May God save us all.
My friend Nic Saldías actually made this point to me. Thiel has recently moved his family to Argentina and appears to be (unsurprisingly) a big fan of Milei.
Unless the Singularity arrives, needless to say. Well, that’s too strong. Standard limited liability might save our bacon even if it does.
The success of the Dutch East India Company (VOC) involved multiple institutional breakthroughs including legal personhood, permanent capital, transferable shares, separation of ownership from management, and limited liability. Oscar Gelderblom, Abe de Jong, and Joost Jonker tell the story in “The Formative Years of the Modern Corporation: The Dutch East India Company VOC, 1602-1623,” Journal of Economic History 73, no. 4 (2013). Most of the above discussion comes from their work.
That argument in turn built on earlier work by Steve Haber, which is why we wound up writing a bunch of books together.

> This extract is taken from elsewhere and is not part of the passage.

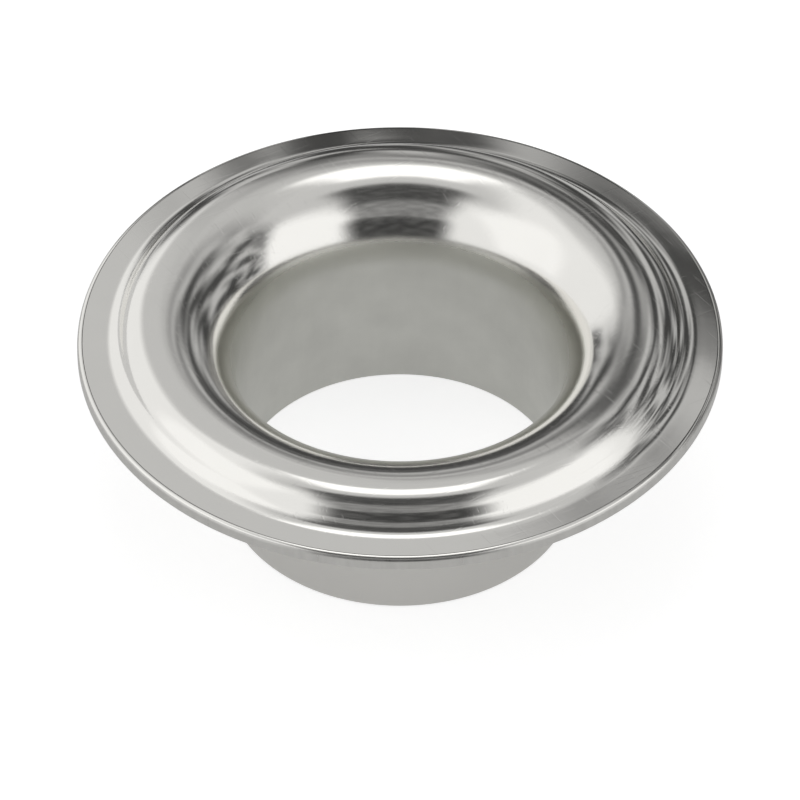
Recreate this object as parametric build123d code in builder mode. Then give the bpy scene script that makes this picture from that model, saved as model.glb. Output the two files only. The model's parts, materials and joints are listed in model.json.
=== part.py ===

Lamoreaux’s summary of the corporate-law sequence says special charters were patronage instruments rather than mainly public-good bargains. General incorporation stalled where legislatures could still grant special privileges. The later general incorporation statutes imposed regulatory provisions on capital, debt, duration, voting, reporting, dividends, and directors’ liability. Lamoreaux and Wallis’s brilliant 2021 article states that before the mid-nineteenth century most U.S. laws were special bills granting favors to specific individuals, groups, or localities.